◆ **PROVIDED ENTRIES**:

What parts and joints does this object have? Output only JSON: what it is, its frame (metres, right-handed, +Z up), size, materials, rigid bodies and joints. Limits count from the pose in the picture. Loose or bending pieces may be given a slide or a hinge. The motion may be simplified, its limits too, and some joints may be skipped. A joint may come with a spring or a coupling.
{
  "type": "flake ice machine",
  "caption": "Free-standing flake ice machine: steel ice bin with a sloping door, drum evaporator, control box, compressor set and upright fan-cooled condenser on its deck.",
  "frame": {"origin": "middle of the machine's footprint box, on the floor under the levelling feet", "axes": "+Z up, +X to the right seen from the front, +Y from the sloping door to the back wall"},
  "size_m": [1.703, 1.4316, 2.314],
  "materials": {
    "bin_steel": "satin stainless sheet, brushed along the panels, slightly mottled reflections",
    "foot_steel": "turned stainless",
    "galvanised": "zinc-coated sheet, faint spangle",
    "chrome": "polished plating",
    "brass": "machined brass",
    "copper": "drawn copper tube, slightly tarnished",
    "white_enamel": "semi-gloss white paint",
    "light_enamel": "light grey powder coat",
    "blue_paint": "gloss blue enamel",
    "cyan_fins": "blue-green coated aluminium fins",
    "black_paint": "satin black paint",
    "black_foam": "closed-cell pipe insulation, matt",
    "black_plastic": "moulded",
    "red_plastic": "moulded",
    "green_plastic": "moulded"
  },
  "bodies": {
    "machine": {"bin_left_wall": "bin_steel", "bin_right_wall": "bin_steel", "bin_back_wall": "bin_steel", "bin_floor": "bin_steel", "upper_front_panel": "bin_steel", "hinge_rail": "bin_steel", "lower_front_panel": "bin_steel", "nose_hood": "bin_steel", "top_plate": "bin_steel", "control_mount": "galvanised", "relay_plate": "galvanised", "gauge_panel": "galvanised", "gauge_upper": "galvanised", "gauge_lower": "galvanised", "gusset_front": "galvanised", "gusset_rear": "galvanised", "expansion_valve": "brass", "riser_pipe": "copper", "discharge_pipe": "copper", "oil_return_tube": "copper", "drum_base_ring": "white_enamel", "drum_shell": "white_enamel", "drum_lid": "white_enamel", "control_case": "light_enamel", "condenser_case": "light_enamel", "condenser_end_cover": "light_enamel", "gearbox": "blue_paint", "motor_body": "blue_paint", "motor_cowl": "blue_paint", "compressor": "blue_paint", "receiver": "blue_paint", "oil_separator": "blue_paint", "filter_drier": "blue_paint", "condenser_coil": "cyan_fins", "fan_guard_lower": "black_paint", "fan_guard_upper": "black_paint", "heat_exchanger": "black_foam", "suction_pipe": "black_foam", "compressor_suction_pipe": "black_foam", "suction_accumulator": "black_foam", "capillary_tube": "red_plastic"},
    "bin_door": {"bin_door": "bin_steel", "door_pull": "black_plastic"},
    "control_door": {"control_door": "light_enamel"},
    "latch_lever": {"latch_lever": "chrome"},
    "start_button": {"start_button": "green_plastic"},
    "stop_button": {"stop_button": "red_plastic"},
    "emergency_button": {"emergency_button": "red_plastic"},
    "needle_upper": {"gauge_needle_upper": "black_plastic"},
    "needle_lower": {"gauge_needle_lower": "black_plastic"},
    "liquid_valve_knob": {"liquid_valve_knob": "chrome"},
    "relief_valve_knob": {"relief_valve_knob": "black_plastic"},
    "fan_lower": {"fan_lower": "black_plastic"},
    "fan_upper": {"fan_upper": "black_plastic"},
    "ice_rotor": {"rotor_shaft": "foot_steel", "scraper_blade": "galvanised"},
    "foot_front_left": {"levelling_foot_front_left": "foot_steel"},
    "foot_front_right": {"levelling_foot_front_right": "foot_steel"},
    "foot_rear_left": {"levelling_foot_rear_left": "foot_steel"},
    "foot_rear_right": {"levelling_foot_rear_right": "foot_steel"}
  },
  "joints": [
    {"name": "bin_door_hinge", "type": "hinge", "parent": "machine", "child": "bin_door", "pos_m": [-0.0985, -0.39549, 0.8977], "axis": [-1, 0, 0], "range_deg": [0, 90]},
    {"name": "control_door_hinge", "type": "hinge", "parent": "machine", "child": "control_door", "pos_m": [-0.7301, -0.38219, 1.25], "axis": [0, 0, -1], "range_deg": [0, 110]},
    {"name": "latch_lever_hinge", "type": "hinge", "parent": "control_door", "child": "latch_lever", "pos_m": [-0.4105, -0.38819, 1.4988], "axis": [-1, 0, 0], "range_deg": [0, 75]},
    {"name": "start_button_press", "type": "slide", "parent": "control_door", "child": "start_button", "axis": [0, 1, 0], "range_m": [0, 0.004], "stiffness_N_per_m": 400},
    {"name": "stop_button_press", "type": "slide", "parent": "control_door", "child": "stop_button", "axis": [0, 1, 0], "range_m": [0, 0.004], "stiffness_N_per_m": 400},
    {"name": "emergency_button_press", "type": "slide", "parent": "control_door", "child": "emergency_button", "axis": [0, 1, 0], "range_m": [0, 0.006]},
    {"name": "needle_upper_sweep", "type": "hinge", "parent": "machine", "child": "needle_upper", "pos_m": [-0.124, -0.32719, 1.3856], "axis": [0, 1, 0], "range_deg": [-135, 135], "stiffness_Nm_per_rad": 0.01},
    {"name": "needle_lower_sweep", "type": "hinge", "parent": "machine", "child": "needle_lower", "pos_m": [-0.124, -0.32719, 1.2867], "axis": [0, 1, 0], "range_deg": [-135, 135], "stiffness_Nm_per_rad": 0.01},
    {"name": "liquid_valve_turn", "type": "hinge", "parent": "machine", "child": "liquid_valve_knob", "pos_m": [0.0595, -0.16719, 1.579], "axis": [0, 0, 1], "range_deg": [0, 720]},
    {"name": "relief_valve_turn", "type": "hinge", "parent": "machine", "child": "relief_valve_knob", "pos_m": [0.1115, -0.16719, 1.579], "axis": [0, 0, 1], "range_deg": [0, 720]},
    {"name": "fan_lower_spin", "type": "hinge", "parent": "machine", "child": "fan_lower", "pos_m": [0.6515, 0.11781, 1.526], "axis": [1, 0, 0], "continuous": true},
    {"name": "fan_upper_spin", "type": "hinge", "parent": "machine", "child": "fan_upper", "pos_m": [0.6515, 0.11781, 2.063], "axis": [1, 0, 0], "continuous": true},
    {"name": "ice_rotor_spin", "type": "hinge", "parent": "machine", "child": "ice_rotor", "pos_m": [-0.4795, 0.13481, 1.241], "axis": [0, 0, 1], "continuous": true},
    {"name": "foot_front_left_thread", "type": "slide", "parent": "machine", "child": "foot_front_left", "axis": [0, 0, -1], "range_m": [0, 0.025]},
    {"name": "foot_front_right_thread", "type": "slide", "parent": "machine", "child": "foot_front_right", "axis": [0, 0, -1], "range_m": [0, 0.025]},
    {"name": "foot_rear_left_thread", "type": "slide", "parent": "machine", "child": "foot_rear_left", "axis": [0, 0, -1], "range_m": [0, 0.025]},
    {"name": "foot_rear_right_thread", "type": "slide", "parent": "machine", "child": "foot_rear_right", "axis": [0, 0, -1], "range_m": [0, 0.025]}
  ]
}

* * *

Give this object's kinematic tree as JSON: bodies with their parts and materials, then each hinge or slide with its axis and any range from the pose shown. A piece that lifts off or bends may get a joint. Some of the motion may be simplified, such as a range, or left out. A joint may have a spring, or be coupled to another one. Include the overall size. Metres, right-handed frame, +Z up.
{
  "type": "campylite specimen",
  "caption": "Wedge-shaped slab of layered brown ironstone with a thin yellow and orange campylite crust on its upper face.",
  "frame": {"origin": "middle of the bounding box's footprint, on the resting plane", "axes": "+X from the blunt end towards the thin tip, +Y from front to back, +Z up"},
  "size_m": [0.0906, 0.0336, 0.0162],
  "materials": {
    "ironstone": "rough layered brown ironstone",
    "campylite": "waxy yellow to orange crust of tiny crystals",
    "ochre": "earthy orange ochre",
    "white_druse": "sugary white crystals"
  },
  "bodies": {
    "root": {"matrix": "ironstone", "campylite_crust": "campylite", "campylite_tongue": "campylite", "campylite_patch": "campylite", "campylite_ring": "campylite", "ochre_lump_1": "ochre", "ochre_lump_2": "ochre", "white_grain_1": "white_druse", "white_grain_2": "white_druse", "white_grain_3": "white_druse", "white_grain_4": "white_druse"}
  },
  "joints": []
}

--

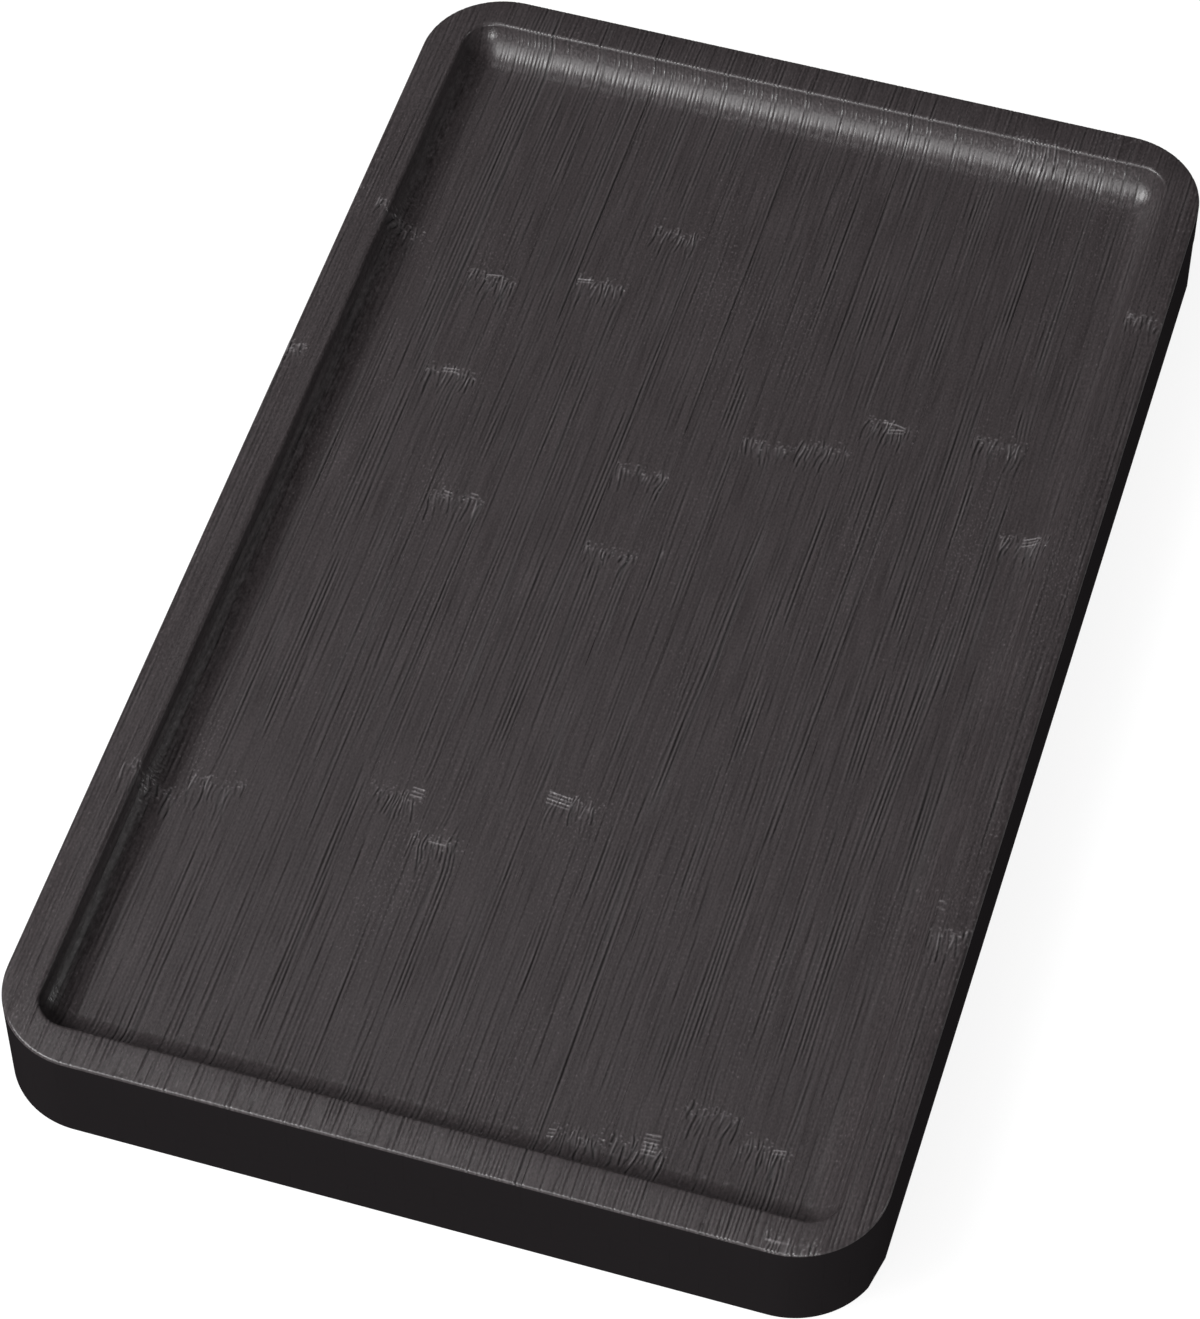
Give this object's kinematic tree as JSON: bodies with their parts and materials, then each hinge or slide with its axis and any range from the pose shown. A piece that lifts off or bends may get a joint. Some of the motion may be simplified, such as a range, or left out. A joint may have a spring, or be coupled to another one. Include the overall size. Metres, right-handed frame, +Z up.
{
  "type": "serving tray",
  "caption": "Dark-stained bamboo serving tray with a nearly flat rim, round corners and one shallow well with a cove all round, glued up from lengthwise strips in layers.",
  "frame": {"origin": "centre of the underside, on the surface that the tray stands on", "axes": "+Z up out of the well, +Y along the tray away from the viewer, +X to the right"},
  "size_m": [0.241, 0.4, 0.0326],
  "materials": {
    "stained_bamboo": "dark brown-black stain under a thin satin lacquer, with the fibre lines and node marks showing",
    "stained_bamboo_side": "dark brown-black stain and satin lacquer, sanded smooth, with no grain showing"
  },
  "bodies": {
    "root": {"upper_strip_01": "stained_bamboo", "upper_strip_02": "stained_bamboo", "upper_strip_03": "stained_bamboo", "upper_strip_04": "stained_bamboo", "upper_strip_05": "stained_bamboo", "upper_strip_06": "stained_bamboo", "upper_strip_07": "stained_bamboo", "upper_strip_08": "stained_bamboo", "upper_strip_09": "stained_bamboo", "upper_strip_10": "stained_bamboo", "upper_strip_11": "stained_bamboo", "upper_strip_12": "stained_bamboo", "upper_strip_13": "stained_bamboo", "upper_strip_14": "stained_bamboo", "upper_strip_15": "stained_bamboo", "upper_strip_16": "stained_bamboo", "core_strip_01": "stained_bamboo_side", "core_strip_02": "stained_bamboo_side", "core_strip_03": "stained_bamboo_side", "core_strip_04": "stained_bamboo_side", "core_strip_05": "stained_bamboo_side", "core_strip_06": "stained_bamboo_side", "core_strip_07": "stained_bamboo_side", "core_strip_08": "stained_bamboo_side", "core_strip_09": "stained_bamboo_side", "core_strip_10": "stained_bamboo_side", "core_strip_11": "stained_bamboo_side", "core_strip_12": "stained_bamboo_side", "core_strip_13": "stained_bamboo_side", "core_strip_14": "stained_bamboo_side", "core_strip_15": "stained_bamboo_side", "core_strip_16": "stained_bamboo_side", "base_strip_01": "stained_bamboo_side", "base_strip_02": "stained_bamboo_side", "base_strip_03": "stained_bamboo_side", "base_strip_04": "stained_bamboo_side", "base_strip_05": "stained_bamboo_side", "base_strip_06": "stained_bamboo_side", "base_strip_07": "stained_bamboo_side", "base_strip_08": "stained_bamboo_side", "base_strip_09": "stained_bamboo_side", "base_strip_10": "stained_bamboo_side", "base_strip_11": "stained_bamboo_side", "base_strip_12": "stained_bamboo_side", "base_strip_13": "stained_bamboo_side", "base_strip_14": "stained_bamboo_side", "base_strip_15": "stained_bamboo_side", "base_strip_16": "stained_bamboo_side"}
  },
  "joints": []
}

◆ **WORK TO DO**: Give the count of lines in the listing above that include "joints", with no other words.

◆ **OUTPUT FOR THIS EXERCISE**: 4